Last month, when Ryan Tubridy was about to present his last Late Late Show, the RTÉ website ran a tribute: “what you get from Ryan Tubridy is his full attention. His mental red light is always on.” Except that when it came to his own salary, the light was on but there was apparently nobody at home.
The red light’s on Tubridy now. And it casts a sickly glow on his understanding of public service and the ethics of journalism.
When the scandal of the hidden payments that RTÉ gave him every year since 2017 broke last week, Tubridy claimed to be “surprised” and “disappointed” about these “unfortunate” errors.
His hand-washing was so thorough it could have been used as a public health message during the pandemic: “this is a matter for RTÉ and I have no involvement in RTÉ's internal accounting treatment or RTÉ's public declarations in connection with such payments”.
The only reasonable interpretation of his statement is that Tubridy wanted us to believe that, over five years, Mr Full Attention never noticed that RTÉ was lying to the Government, to the Oireachtas, to his viewers and listeners, and to his co-workers, about his own salary. Which doesn’t just beggar belief – it reduces it to absolute destitution.
“Ryan Tubridy Highest Earner in RTÉ” is a headline so often used that subeditors probably had a shortcut for it programmed into their keyboards. And every one of those reports came with specific figures: €495,000 (2016); €491,667 (2017); €495,000 (2018); €495,000 (2019); €466,250 (2020); €440,000 (2021).
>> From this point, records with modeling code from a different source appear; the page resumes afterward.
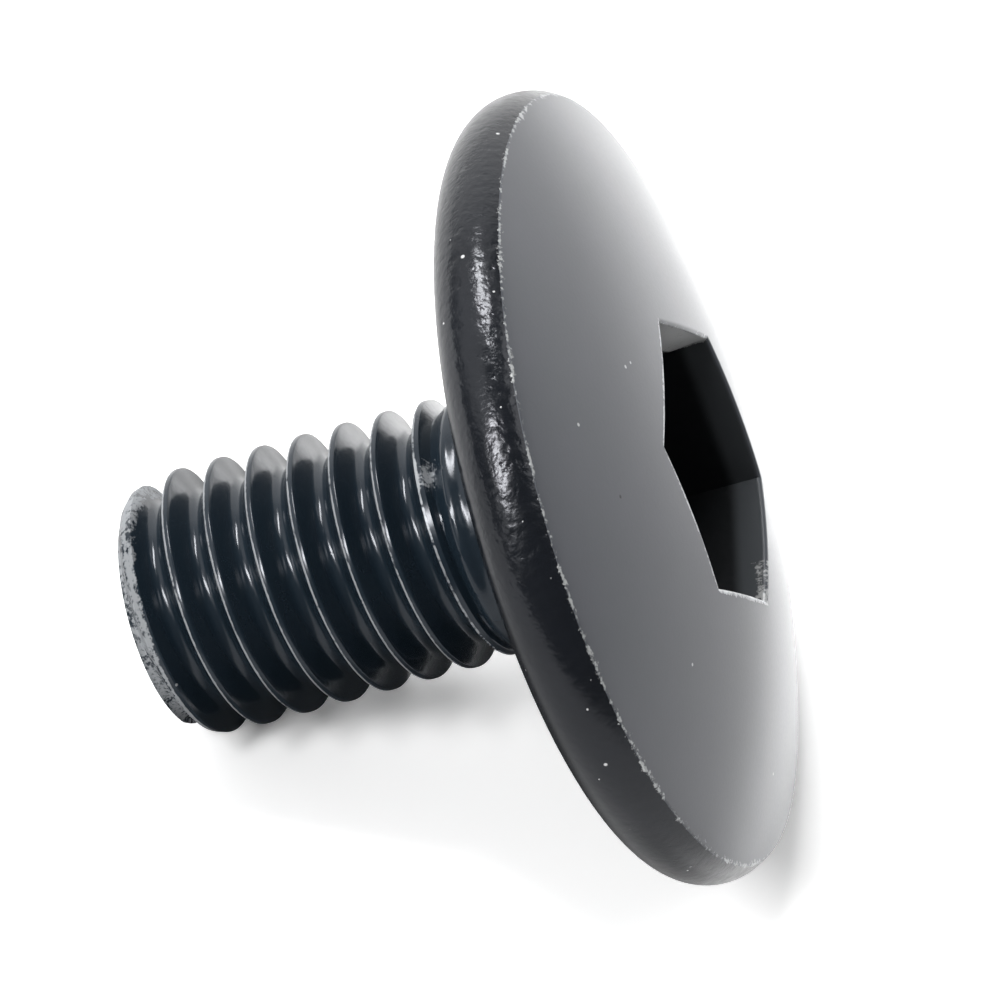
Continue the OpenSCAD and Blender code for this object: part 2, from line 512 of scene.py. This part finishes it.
# Every finish on the screw is the same black coat on steel. What differs is how the steel
# under it was made: stamped dome, rolled rim, rolled thread, broached socket.
# Sizes are in millimetres. The break-up is how strongly noise tears the edge of a worn place.
# Pits and specks lie one to a cell: the pit's share is its width in the cell, the speck's is
# how many cells stay clean. A mark is radius, angle, height, size and tone of one speck.
domeCoat = {
    "coat": "#474b4e", "coatPale": "#4e4f56",     # dull and dusty, a dark grey to the eye
    "bare": "#b4b6b6", "breakUp": 1.9,
    "roughness": 0.31, "roughnessSpread": 0.01,
    "grain": 0.09, "grainDepth": 0.0012,
    "speck": 0.9, "speckSize": 0.026, "speckShare": 0.86,
    "marks": ((4.71, -170.6, 3.02, 0.05, 1), (4.49, -173.3, 3.06, 0.04, 1),
              (6.9, -151.6, 2.46, 0.05, 1), (5.84, -94.4, 2.76, 0.045, 1),
              (5.99, -137.0, 2.72, 0.05, 0)),
}
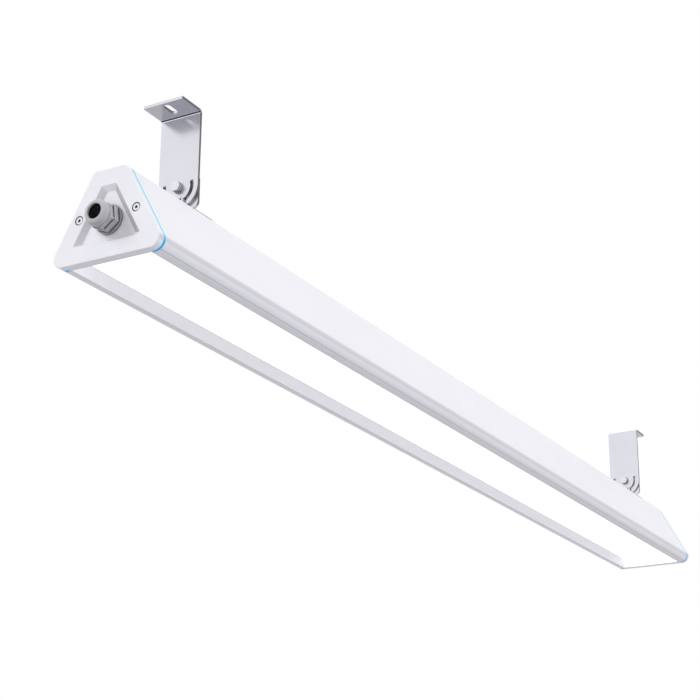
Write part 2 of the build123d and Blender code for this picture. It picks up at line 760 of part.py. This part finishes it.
    with BuildPart() as pivot_nut:
        with BuildSketch(axis_plane(foot_back, 0, pivot_z, 1)):
            RegularPolygon(pivot_nut_flats / 2, 6, major_radius=False)
            Circle(pivot_shank + pivot_clearance, mode=Mode.SUBTRACT)
        extrude(amount=pivot_nut_height)
    finish(pivot_nut, f"{end}_pivot_nut")

    # Screw that runs in the arc slot and locks the tilt, threaded into the foot bracket
    lock_length = foot_back + lock_spare - head_x
    with BuildPart(axis_plane(head_x, lock_y, lock_z, -1)) as lock_screw:
        Cylinder(lock_head, lock_head_height, align=upwards)
        chamfer(lock_screw.edges().sort_by(Axis.X)[0], lock_head_chamfer)
        Cylinder(lock_shank, lock_length, align=downwards)
        with BuildSketch(axis_plane(head_x - lock_head_height, lock_y, lock_z, -1)):
            RegularPolygon(lock_socket / 2, 6, major_radius=False)
        extrude(amount=-lock_socket_depth, mode=Mode.SUBTRACT)
    finish(lock_screw, f"{end}_lock_screw")
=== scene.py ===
import json
from math import cos, pi, radians, sin

import bpy
from mathutils import Euler, Matrix, Vector


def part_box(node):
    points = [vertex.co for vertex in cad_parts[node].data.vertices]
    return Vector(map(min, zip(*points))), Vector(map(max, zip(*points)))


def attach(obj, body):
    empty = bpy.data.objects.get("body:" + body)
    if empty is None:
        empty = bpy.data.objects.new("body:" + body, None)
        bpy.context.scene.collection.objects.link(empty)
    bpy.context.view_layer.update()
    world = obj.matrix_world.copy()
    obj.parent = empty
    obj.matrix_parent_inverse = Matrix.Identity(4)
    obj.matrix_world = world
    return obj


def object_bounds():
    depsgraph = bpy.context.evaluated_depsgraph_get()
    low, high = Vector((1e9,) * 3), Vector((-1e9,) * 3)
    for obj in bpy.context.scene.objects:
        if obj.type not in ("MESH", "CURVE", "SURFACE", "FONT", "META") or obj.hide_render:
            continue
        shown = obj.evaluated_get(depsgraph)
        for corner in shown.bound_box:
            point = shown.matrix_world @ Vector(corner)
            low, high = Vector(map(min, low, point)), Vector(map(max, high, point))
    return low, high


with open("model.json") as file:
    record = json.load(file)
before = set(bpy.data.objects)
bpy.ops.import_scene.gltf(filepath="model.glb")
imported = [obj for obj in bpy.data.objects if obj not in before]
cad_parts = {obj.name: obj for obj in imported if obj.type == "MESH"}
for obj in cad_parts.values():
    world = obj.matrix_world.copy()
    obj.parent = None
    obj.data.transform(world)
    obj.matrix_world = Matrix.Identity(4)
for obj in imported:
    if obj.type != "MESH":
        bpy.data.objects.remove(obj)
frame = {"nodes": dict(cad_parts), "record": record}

cad_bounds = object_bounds()
nodes = frame["nodes"]

# Camera: where the photograph was taken from, in metres and degrees, and its focal length in pixels
camera_place = Vector((-1.54304, -0.74769, -0.66536))
camera_azimuth = 29.525
camera_elevation = 19.853
camera_roll = 0.307
focal_pixels = 1704.7
image_pixels = 700
sensor_mm = 36.0
clip_near = 0.01
clip_far = 100.0

# Studio: the floor, an even fill, suns as direction and strength, and soft boxes as place, width and
# power, each turned to the light's middle
floor_level = -4.0
floor_size = 37.0
floor_colour = (0.46, 0.46, 0.48)
floor_lift = 0.6
floor_roughness = 0.9
fill_colour = (0.97, 0.97, 1.0)
fill_strength = 0.38
sun_place = (0.0, 0.0, 1.0)
sun_softness = 30.0
suns = {
    "sun_near_end": ((0.6, -0.6, -0.5), 1.9),
    "sun_side": ((0.0, 1.0, 0.0), 0.84),
    "sun_overhead": ((0.0, 0.3, -0.95), 1.35),
    "sun_far_end": ((-1.0, 0.0, 0.0), 1.2),
}
soft_boxes = {
    "box_near_end": ((-2.4, -0.6, -0.9), 1.0, 6.2),
    "box_near_side": ((-1.3, -2.0, 0.6), 1.2, 3.0),
}

# Colours that more than one finish uses, the painted shade of gaps and bends and the painted highlight
# beside a bend, and the strength of what glows
white = (1.0, 1.0, 1.0)
white_coat = (0.86, 0.855, 0.90)
opal_white = (0.95, 0.95, 0.95)
slot_shadow = (0.08, 0.08, 0.085)
fastener_shadow = (0.01, 0.01, 0.01)
bend_shadow = (0.03, 0.03, 0.035)
bend_shine = (0.95, 0.95, 0.97)
opal_glow = 0.76
# Glow of the end strips: painted light that stands in for the opal sheet's light on the caps' lands
painted_strip_light = 0.88

# Grain of the finishes, in cells of noise to the metre, and the part of its range that noise mostly fills
coat_peel = 900.0
coat_cloud = 14.0
steel_grain = 260.0
steel_cloud = 60.0
sheet_grain = 300.0
sheet_cloud = 40.0
matt_texture = 1500.0
matt_cloud = 80.0
opal_texture = 1200.0
opal_cloud = 30.0
floor_cloud = 1.5
noise_low = 0.3
noise_high = 0.7

# Stretch of the grain: up the sheet of the brackets, and along the tray
up_the_sheet = (1.0, 1.0, 0.03)
along_the_tray = (0.04, 1.0, 1.0)

# Relief of the finishes, and how wide a gap their shade fills, in metres
coat_relief = 0.000004
steel_relief = 0.0000004
matt_relief = 0.00001
coat_gap = 0.002
cap_gap = 0.007
steel_gap = 0.0015
sheet_gap = 0.0008
matt_gap = 0.0025

# Where painted shade and painted light change, by how far a surface faces along an axis: 1 is squarely
# along it and -1 against it.
# The first number of a ramp is where the change begins and the second is where it is full.
coat_wall = (0.94, 0.99)
coat_slope = (0.46, 0.62)
coat_under = (-0.5, -0.97)
steel_flank = (-0.2, -0.7)
steel_under = (-0.3, -0.8)
sheet_edge = (0.3, 0.9)
flange_under = (-0.98, -0.995)
matt_under = (-0.55, -0.95)
rim_top = (-0.2, 0.4)
bend_dark = (-0.97, -0.5)
bend_bright = (-0.42, -0.12)
bend_sideways = 0.1

# Depth of the painted shade there, as shares of the finish's own colour
coat_wall_shade = 0.8
coat_under_shade = 0.9
flange_under_shade = 0.46
matt_gap_shade = 0.03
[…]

All those figures were bogus.
The Tubridy payment scandal: what happens next?
Was Tubridy somehow unaware that his salary was highly controversial, both inside and outside RTÉ? Or was it some other Tubs who told the Irish Mirror in November 2019 that preparing for the Toy Show was his way of escaping a “warlike” divide in RTÉ over pay cuts?
When he was reading the newspapers in preparation for his radio shows (which generally started with his monologue on what’s in the news), did he not see his own employer’s dramatic announcement that same month that the jobs of 200 of his colleagues would be cut, including the line: “We need to reduce the fees paid to our top contracted on-air presenters by 15 per cent, in addition to the 30-plus per cent cuts as agreed in previous years”?
Are we really to believe he did not know his salary was actually cut, not by 15 per cent, or by the 11 per cent subsequently claimed, but by just 5.5 per cent? Or that he never noticed that, year after year, his listeners and viewers were being told blatant untruths about his pay?
To allow such false statements to go unchecked once may be “unfortunate”, “surprising” and “disappointing”. To do so, over and over, on dozens of different occasions, is an irreparable breach of trust.
What does that trust mean? That, however much we may carp about this or that aspect of RTÉ's output, we believe that the public broadcaster is committed to telling the truth to the public.
It makes mistakes and misjudgements – but they are failures of performance, not of intent. This is true for the vast majority of those who work in RTÉ: hence the station’s impressively robust reporting on its own crisis.
Tubridy is the broadcaster’s most prominent public face. He represents it and its values. But he was still not paid enough, apparently, to create a sense of obligation to uphold those values by calling out falsehoods he was uniquely placed to discern. It was all, in his telling, a matter for somebody else.
Of course it’s true that other people, not least RTÉ's former director general Dee Forbes, who resigned on Monday morning with immediate effect, bear the primary responsibility. But the viewers and listeners don’t know Forbes – they knew and trusted Tubridy.
In his second statement, issued only after the reaction to his miserable initial reaction, Tubridy acknowledged that “I should have asked questions at the time and sought answers as to the circumstances which resulted in incorrect figures being published”.
This merely applies another layer of disingenuousness. Tubridy didn’t need to ask questions or seek answers. He knew the truth and he had the biggest megaphone in Ireland with which to broadcast it.
All he had to do was comment on one of the dozens of false news stories and correct the record. He chose not to do it – at a catastrophic cost to RTÉ's reputation.
He should not, therefore, return to the air. You can’t betray your colleagues, your listeners and viewers, and the people who own and pay for the station you work for, and just go back to being our genial host.
He chose silence when he had endless opportunities to speak. The consequence of that choice is that an extended period of silence on his part, while RTÉ tries to undo the immense harm he has done to public broadcasting, would be most welcome.
The red light that glows over his head now should not be the one that warns that the studio is broadcasting live. It is the alarm signal that warns of what happens when private greed undermines public trust.